May I awaken to the light of my true nature.
May I be free.

In the last two steps of the Metta Prayer, one would first imagine a specific person or a group, wishing these things for them, starting with “May you be peaceful.” And then in the final step of the practice, one wishes the same list of things for all beings.

May all beings be peaceful.
May all beings be happy.
May all beings be safe.
May all beings awaken to the light of their true nature.
May all beings be free.

The final step of my heART project was to sew ribbon on each flag-pocket. In this way, you can tie a single ribbon and hang a single flag-pocket on the wall or on the knob of a drawer or dresser.

Or, you can tie the five of them together and hang them like more traditional prayer flags.

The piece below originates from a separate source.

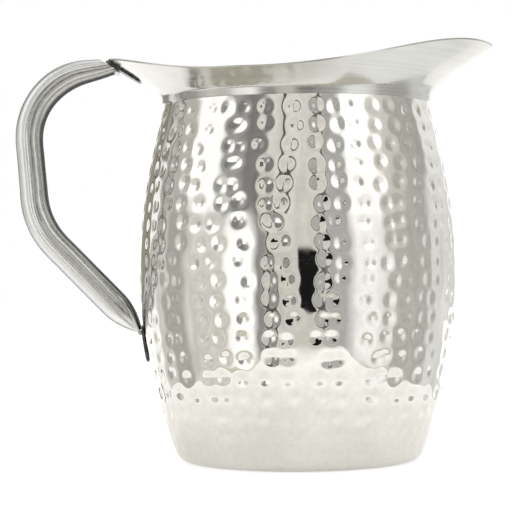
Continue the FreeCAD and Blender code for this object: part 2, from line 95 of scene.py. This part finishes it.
def barrel_outline(inset=0.0):
    """The outline from the middle of the bottom to the top edge; inset moves it into the sheet."""
    low_centre = (BELLY_R - LOWER_WALL_R, BELLY_Z)
    high_centre = (BELLY_R - UPPER_WALL_R, BELLY_Z)
    reach = LOWER_WALL_R - HEEL_R
    foot_r = low_centre[0] + math.sqrt(reach**2 - (BELLY_Z - HEEL_R) ** 2)
    heel_end = math.atan2(HEEL_R - BELLY_Z, foot_r - low_centre[0])
    to_neck = (NECK_R - high_centre[0], NECK_BAND_Z - BELLY_Z)
    shoulder = math.atan2(to_neck[1], to_neck[0]) - math.acos(UPPER_WALL_R / math.hypot(*to_neck))
    parts = [
        np.array([[0.0, PANEL_RISE + inset], [PANEL_R, PANEL_RISE + inset]]),
        np.array([[FOOT_INNER_R, inset]]),
        arc((foot_r, HEEL_R), HEEL_R - inset, -math.pi / 2, heel_end, HEEL_STEPS),
        arc(low_centre, LOWER_WALL_R - inset, heel_end, 0, LOWER_STEPS)[1:],
        arc(high_centre, UPPER_WALL_R - inset, 0, shoulder, UPPER_STEPS)[1:],
        np.array([[NECK_R - inset, NECK_BAND_Z], [NECK_R - inset, TOP_Z]]),
    ]
    return np.concatenate(parts)


def along(outline):
    """Distance along an outline to each of its points."""
    steps = np.hypot(*np.diff(outline, axis=0).T)
    return np.concatenate([[0.0], np.cumsum(steps)])


def dents(outline):
    """Middle (distance up the outline, angle), width and depth of every dent."""
    chance = random.Random(DENT_SEED)
    travel = along(outline)
    wall = outline[:, 1] > HEEL_R / 3  # the outline's rising part
    rows = int(round((DENT_LAST - DENT_FIRST) / DENT_PITCH)) + 1
    found = []
    sway = [chance.uniform(-SWAY_START, SWAY_START) for _ in range(DENT_COLUMNS)]
    for row in range(rows):
        height = DENT_FIRST + (DENT_LAST - DENT_FIRST) * row / (rows - 1)
        strength = np.interp(height, (DENT_FIRST, SHALLOW_BELOW), (SHALLOW_SHARE, 1))
        for column in range(DENT_COLUMNS):
            sway[column] = SWAY_KEPT * sway[column] + chance.uniform(-SWAY_STEP, SWAY_STEP)
            z = height + chance.uniform(-DENT_RISE, DENT_RISE)
            up = np.interp(z, outline[wall, 1], travel[wall])
            angle = TAU * (column + ROW_STAGGER * (row % 2) + sway[column]) / DENT_COLUMNS
            deep = chance.uniform(*DENT_DEPTH) * strength
            found.append((up, angle, chance.uniform(*DENT_WIDTH), deep))
    return found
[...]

I imagined that my art swap partner could write or whisper her worries, wishes, prayers, promises, secrets, and dreams into these flag-pockets, put them under her pillow when she sleeps, or slip it into the pages of a sacred book, or hang one or all of them where she can see them and remember, or put precious treasures inside, like a shell from the beach or a rock found on a walk or the key to her heart, and some sort of magic will happen.

Her worries will disappear and she will be safe.

Her wishes will come true and she will be happy.

Her prayers will be answered and she will be well.

Her promises will be kept and she will be peaceful.

Her secrets will be kept and she will be free.

Her dreams will come true and she will awaken to the light of her true nature.

As I mentioned the other day, it was really nice to be working on a sweet, handmade art project for someone else in the days leading up to my birthday, and oddly, it felt like I was doing it for me too: pouring all this care and lovingkindness into a creation that I blessed and let go, sent into the universe to love someone else. I think this is at the heart (the heART) of why I am an artist: to learn to love and be myself, and then send that love into the world, hoping it lands with whoever needs it most.